Now, with extremists citing certain sayings to justify violence, intolerance and the oppression of women, moderate Muslim scholars and lay people such as Abdul-Majid are revisiting the collected sayings and opening a debate about their meaning and role in Muslim life.
Because the hadith carry so much weight, any new interpretations could have dramatic effects on Muslim societies — influencing views on issues that include the rights of women and religious minorities and the compatibility of Islam with democracy. And a Hyattsville woman, Saida Malik, questions the hadith in part because the stories were gathered by males.
Yet even those who advocate change acknowledge it won’t come easily.
“There’s resistance because it means changing the culture,” said Pamela Taylor, co-chairwoman of the Progressive Muslim Union. “It’s a very threatening thing to look hard at your religion and say we’ve been doing it wrong for the last 1,100 years.”
Muhammad commanded followers not to record what he said to guard against the possibility that they would confuse his words with God’s. Instead, Muslims kept the sayings alive orally.
By the early 9th century, about 200 years after Muhammad’s death, as many as 700,000 sayings were circulating across the Muslim world. Many were of questionable credibility and some were even fabricated to support political or economic policies.
Leading scholars decided that the sayings should be collected and verified. Using a painstaking process, they traced the chain of narration and scrutinized the character and memory skills of the individual reporters.
The two preeminent hadith scholars, Muhammad ibn Isma’il al-Bukhari and Muslim ibn al-Hajjaj, collected 2,602 and 9,200 hadith, respectively, all of them considered sahih, or “sound,” authentic and indisputable. Other collections exist, but they include sayings with weak links or other defects.
Over the centuries, however, weak classifications have not stopped some Muslims from invoking some sayings for political purposes. Others have interpreted sound hadith in ways that many Muslims find inconsistent with other Islamic teachings.
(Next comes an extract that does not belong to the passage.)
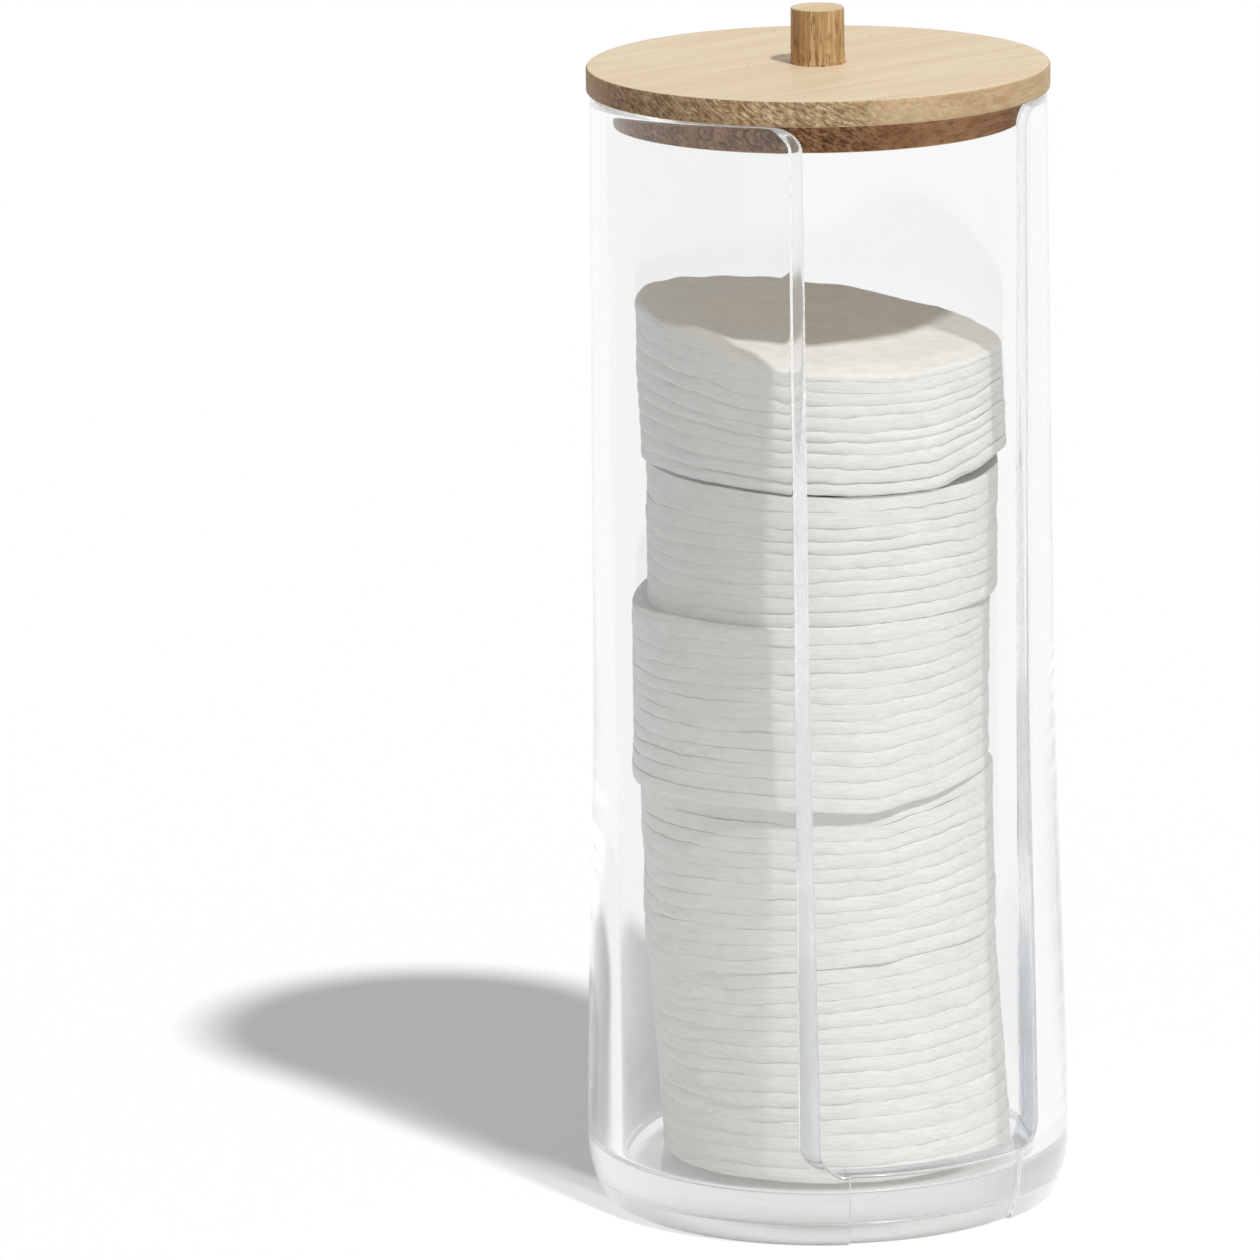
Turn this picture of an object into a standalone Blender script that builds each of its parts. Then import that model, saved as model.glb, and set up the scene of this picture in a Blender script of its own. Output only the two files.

Such practices continue today.
Consider the dispute around a hadith that says, “A woman may not lead a man in prayer, nor may a Bedouin lead Muhammad’s followers or a corrupt person lead a committed Muslim in prayer.”
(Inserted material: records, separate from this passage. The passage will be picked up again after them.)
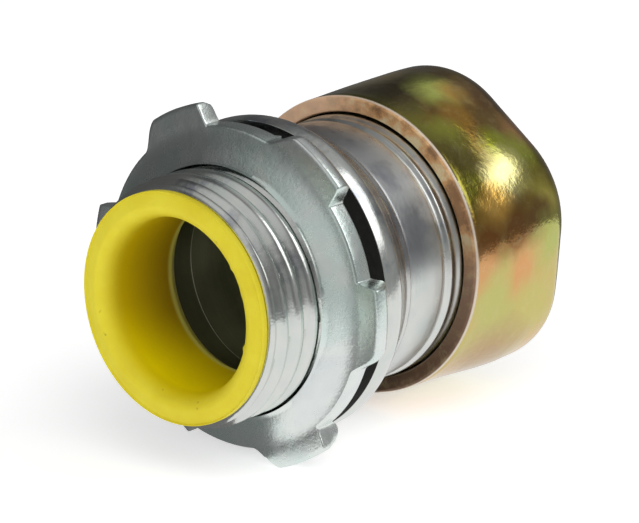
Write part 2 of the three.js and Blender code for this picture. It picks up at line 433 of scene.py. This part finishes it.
def nut_mouth_corners():
    """The nut's mouth and the flat face of its rim."""
    return [
        (NUT_INSIDE, 25.5, 0),
        (NUT_MOUTH, 24.3, 0.3),
        (NUT_MOUTH, 23.0, 0.2),
        (NUT_MOUTH + 0.14, NUT_FRONT, 0.08),
        (NUT_RIM_RADIUS - 0.28, NUT_FRONT, 0.1),
        (NUT_RIM_RADIUS, NUT_FRONT + 0.23, 0.12),
    ]


def nut_side(angle):
    """The side, from a round rim to a soft hexagon, uneven and with one shallow dimple."""
    full = hex_radius(angle, NUT_APOTHEM - SIDE_INSET, NUT_ROUNDING) + bumps(angle, NUT_SWELLINGS)
    points = []
    for station in np.linspace(23.25, SIDE_REAR, 40):
        swell = mix(NUT_RIM_RADIUS, full, smooth(21.5, 31.5, station))
        dent = 0.04 * ripple(angle, station, 41, waves=6) * smooth(24, 27, station)
        dimple = 0.26 * bump_at(angle, -41, 19) * smooth(3.6, 0, abs(station - 27.0))
        points.append((swell + dent - dimple - SIDE_INSET, station))
    return points


def nut_rear(angle):
    """The rounding that closes the nut in round the conduit."""
    rounding = REAR_ROUNDING - 0.9 * bump_at(angle, 20, 60)
    dent = 0.04 * ripple(angle, SIDE_REAR, 41, waves=6) + bumps(angle, NUT_SWELLINGS)
    points = []
    for turn in np.linspace(0.06, math.pi / 2, 18):
        inset = rounding * (1 - math.cos(turn))
        closing = hex_radius(angle, NUT_APOTHEM - SIDE_INSET - inset, NUT_ROUNDING - inset)
        station = NUT_REAR - rounding * (1 - math.sin(turn))
        points.append((closing + dent * math.cos(turn) - SIDE_INSET, station))
    return points


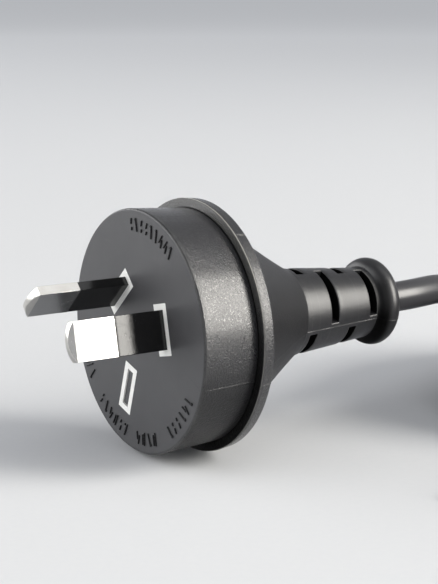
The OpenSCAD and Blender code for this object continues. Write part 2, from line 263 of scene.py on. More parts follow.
def coil_route():
    """The cord's turns: in and out through the layers, a step down at each end of a layer."""
    whole = COIL_ENTRY_A - COIL_EXIT_A + COIL_TURNS * 360
    layer_a = (whole - (COIL_LAYERS - 1) * STEP_A) / COIL_LAYERS
    count = round(layer_a / ROUTE_STEP_A)
    steps = round(STEP_A / ROUTE_STEP_A)
    route = []
    angle = COIL_ENTRY_A
    for layer in range(COIL_LAYERS):
        lanes = (COIL_OUT_LANE, COIL_IN_LANE)
        start, end = lanes if layer % 2 == 0 else lanes[::-1]
        for k in range(count):
            a = angle - layer_a * k / count
            route.append(on_ring(start + (end - start) * k / count, a, layer_z(layer, a)))
        angle -= layer_a
        if layer == COIL_LAYERS - 1:
            route.append(on_ring(end, angle, layer_z(layer, angle)))
            break
        for k in range(steps):
            a = angle - STEP_A * k / steps
            share = (1 - math.cos(math.pi * k / steps)) / 2
            z = layer_z(layer, a) * (1 - share) + layer_z(layer + 1, a) * share
            route.append(on_ring(end, a, z))
        angle -= STEP_A
    return route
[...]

Sheikh Muhammad Nur Abdullah, president of the Indianapolis-based Islamic Society of North America, last year cited the first third of that hadith in a paper arguing against women as prayer leaders in mixed-gender congregations.
Taylor of the Progressive Muslim Union, who supports women-led prayer, argued that the hadith suffers from a weak chain of narrators and is a racist text out of step with Islam’s racial egalitarianism.
It was “hypocritical,” she said, to use a hadith knowing it was weak.
Abdullah acknowledged that the hadith is “weak,” but said he used it only to support other hadith to make his case. He also denied it was racist.
Sound narrations that some see as inconsistent with the Koran, or that don’t fit Muhammad’s image as fair and compassionate, can be even more problematic.
For example, in several hadith collected by Bukhari, Muhammad orders adulterers to be stoned to death, although the Koran prescribes a punishment of up to 100 lashes. In recent years, Islamic courts in Sudan, Saudi Arabia, Iran and Nigeria have handed down death sentences in some adultery cases, although it is unclear how many have been carried out.
“There are some that show him merciful and there are some that show him otherwise,” said Shahed Amanullah, editor of the online magazine altmuslim.com. “People are asking, ‘How can you have these contradictions?’ So something is wrong, and someone needs to resolve that.”
Saida Malik, a retired federal worker, took matters into her own hands 40 years ago as a young woman in Pakistan when she picked up an Islamic magazine that advocated rejecting any hadith that seemed inconsistent with the Koran or Muhammad’s character.
Malik, who immigrated to Hyattsville almost 30 years ago, said she’s still skeptical about the hadith, partly because they were collected by men.
“It’s my iman ,” Malik, 66, said, using the Arabic word for faith, “that he would not have given unreasonable, idiotic advice, which the hadith books are full of.”
Some scholars, however, warn against simply dismissing troubling sayings and suggest a better response is to reinterpret the texts.
“The scholars have done a tremendous job of recording and authenticating the hadith. After all that work, to say, ‘OK, let’s throw the hadith away because it doesn’t fit with my intellect,’ I should question my intellect, not the hadith,” Abdullah said.
Other scholars caution against a rush to view ancient texts through modern eyes. “If people don’t like something, the easiest thing to do is to say that the hadith must not be true,” said Mohammad Fadel, an Islamic law professor at the University of Toronto.
“This is understandable to some extent, but it’s an easy way out; it’s not an intellectually sound approach,” he said.
There is also no guarantee that new interpretations that try to reconcile certain texts with modern times will be accepted by all Muslims.
This year, for example, Afghan judges justified their death sentence for a Muslim convert to Christianity based on a death sentence handed down by Muhammad to an apostate. Yet most Muslim scholars condemned the Afghan judges, citing examples from Muhammad’s life in which he urged tolerance for people of other faiths. They noted that the man ordered by Muhammad to die was not guilty of changing religions, but of treason.
“With this apostasy issue, the differences become so glaring, with one side saying, ‘put to death,’ and the other saying, ‘no, free will.’ People are coming from two worlds,” said Amanullah of altmuslim.com. “The cultural differences in the Muslim world stem from the hadith.”
Other scholars emphasize that the hadith and their interpretations should be viewed through the prism of time and culture. If Muslims are to successfully reinterpret the hadith for the 21st century, they must avoid literalism and be willing to apply the hadith to reflect today’s cultural norms.
“In the prophet’s time, there was a tacit understanding that things would change as circumstances changed,” said Ebrahim Moosa, an Islamic studies professor at Duke University.
“We need to re-evaluate our canon of interpretation.”